Force feedback coupling with dynamics for physical simulation of product assembly and operation performance

Abstract

Most existing force feedback methods are still difficult to meet the requirements of real-time force calculation in virtual assembly and operation with complex objects. In addition, there is often an assumption that the controlled objects are completely free and the target object is only completely fixed or free, thus, the dynamics of the kinematic chain where the controlled objects are located are neglected during the physical simulation of the product manipulation with force feedback interaction. This paper proposes a physical simulation method of product assembly and operation manipulation based on statistically learned contact force prediction model and the coupling of force feedback and dynamics. In the proposed method, based on hidden Markov model (HMM) and local weighting learning (LWL), contact force prediction model is constructed, which can estimate the contact force in real time during interaction. Based on computational load balance model, the computing resources are dynamically assigned and the dynamics integral step is optimized.
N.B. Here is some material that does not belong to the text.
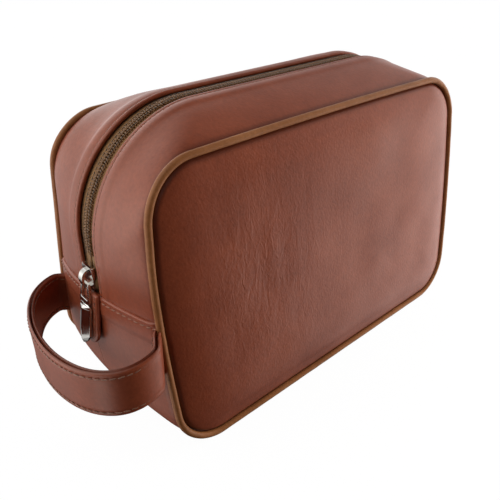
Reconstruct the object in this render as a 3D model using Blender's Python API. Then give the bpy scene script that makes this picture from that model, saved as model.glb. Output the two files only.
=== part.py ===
"""Shaving kit bag: a soft leather wash bag with a zipped top and a carry strap on its left end.

Frame: +X along the bag, -Y is the front, +Z up. The origin is the middle of the base, on the floor.
The bag is two domed panels joined by a gusset that runs all round. The gusset is a base that comes
up both ends, and two strips over the top with the zip between them.
"""

import math

import bmesh
import bpy
from mathutils import Vector

# Driving dimensions, in metres.
PANEL_LENGTH = 0.220  # piping line of the front and back panels
PANEL_TOP = 0.1447
PANEL_CORNER_TOP = 0.0208
PANEL_CORNER_BOTTOM = 0.0226
PANEL_SIDE_BOW = 0.0029
PANEL_TOP_BOW = 0.0014
PANEL_DOME = 0.0055
DEPTH_AT_BASE = 0.1156
DEPTH_AT_TOP = 0.0820

CROWN_RISE = 0.0127  # how far the gusset's middle line stands above the panels' top
CROWN_END_BULGE = 0.0083
CROWN_CORNER_TOP = 0.0605
CROWN_CORNER_BOTTOM = 0.034
CROWN_POWER = 1.6  # higher keeps the gusset full nearer to the piping
FLAT_BASE_SHARE = 0.8  # of the depth, before the base turns up to the piping

LEATHER = 0.0015
FOLDED_LEATHER = 0.0026
FOAM = 0.0030
LINING = 0.0006
BASE_BOARD = 0.0020
LAYER_GAP = 0.0003

PIPING_RADIUS = 0.0021
PIPING_WALL = 0.0009
PIPING_SLIT_DEG = 50.0
BINDING_WIDTH = 0.0062
BINDING_THICKNESS = 0.0016

SEAM_HEIGHT = 0.0730  # where the base part of the gusset ends, on both ends of the bag
SEAM_TILT = 0.0045  # it is this much higher at the front piping

ZIP_SLOT = 0.0130
TAPE_WIDTH = 0.0300
TAPE_THICKNESS = 0.0007
TAPE_UNDER_GUSSET = 0.0070
COIL_WIDTH = 0.0061
COIL_HEIGHT = 0.0017
COIL_BELOW_EDGE = 0.0010
CHAIN_SPLIT = 0.0016  # the coils and tapes part here, for the slider's web

SLIDER_HEIGHT = 0.0850  # the closed slider's place on the left end
SLIDER_LENGTH = 0.0140
SLIDER_WIDTH = 0.0096
SLIDER_PLATE = 0.0013
SLIDER_FLANGE = 0.0011
SLIDER_WEB = 0.0008
SLIDER_CLEARANCE = 0.0004
SLIDER_TAPE_CLEARANCE = 0.0014
BRIDGE_WIDTH = 0.0030
BRIDGE_LENGTH = 0.0100
BRIDGE_BAR = 0.0011
BRIDGE_RISE = 0.0042

PULLER_REACH = 0.0400
PULLER_WIDTH = 0.0084
PULLER_THICKNESS = 0.0016
PULLER_EYE_LENGTH = 0.0095
PULLER_EYE_BAR = 0.0014
PULLER_NECK_WIDTH = 0.0038
PULLER_NECK_LENGTH = 0.0024
PULLER_LEAN_DEG = 7.5

STOP_SIZE = (0.0030, 0.0022, 0.0014)
STOP_BELOW_SLIDER = 0.0022  # so that it clears the slider as the mouth opens

TAB_WIDTH = 0.0200
TAB_LENGTH = 0.0340
TAB_THICKNESS = 0.0022
TAB_STAND_OFF = 0.0012

STRAP_WIDTH = 0.0240
STRAP_LAYER = 0.0014
STRAP_FRONT = (-PANEL_LENGTH / 2 - 0.0021, -0.0532, 0.0634)  # middle of the strap at each sewn end
STRAP_BACK = (-PANEL_LENGTH / 2 - 0.0021, 0.0518, 0.0444)
STRAP_FRONT_PULL = (-0.0572, -0.0377)  # how it leaves the front end, along X and Y
STRAP_BACK_PULL = (-0.0498, -0.0112)
STRAP_MIDDLE_RISE = 0.0030
STRAP_END_GAP = 0.0062  # along the strap, clear of the piping as it swings

# What follows from the dimensions above.
CLEAR = LAYER_GAP
HALF_LENGTH = PANEL_LENGTH / 2
PANEL_BOTTOM = PIPING_RADIUS + LAYER_GAP
CROWN_TOP = PANEL_TOP + CROWN_RISE
CROWN_HALF = HALF_LENGTH + CROWN_END_BULGE
EDGE = PIPING_RADIUS + CLEAR
LINING_DEPTH = FOLDED_LEATHER + CLEAR + TAPE_THICKNESS + CLEAR + 0.0004
TAPE_DEPTH = COIL_BELOW_EDGE + COIL_HEIGHT + CLEAR
SEAM_ALLOWANCE = 0.0095
SLIDE_CENTRE = Vector((-(CROWN_HALF - CROWN_CORNER_TOP), 0, CROWN_TOP - CROWN_CORNER_TOP))

BROWN = (0.270, 0.078, 0.036)
TAN = (0.420, 0.190, 0.075)


def clear_scene():
    for obj in list(bpy.data.objects):
        bpy.data.objects.remove(obj, do_unlink=True)


def material(name, colour, roughness, metallic=0.0):
    made = bpy.data.materials.new(name)
    made.use_nodes = True
    shader = made.node_tree.nodes["Principled BSDF"]
    shader.inputs["Base Color"].default_value = (*colour, 1.0)
    shader.inputs["Roughness"].default_value = roughness
    shader.inputs["Metallic"].default_value = metallic
    made.diffuse_color = (*colour, 1.0)
    return made


def mix(a, b, share):
    return a + (b - a) * share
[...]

In addition, smoothing process is performed to the force feedback on the synchronization points. Consequently, we can solve the coupling and synchronization problems of high-frequency feedback force servo, low-frequency dynamics solver servo and scene rendering servo, and realize highly stable and accurate force feedback in the physical simulation of product assembly and operation manipulation. This research proposes a physical simulation method of product assembly and operation manipulation.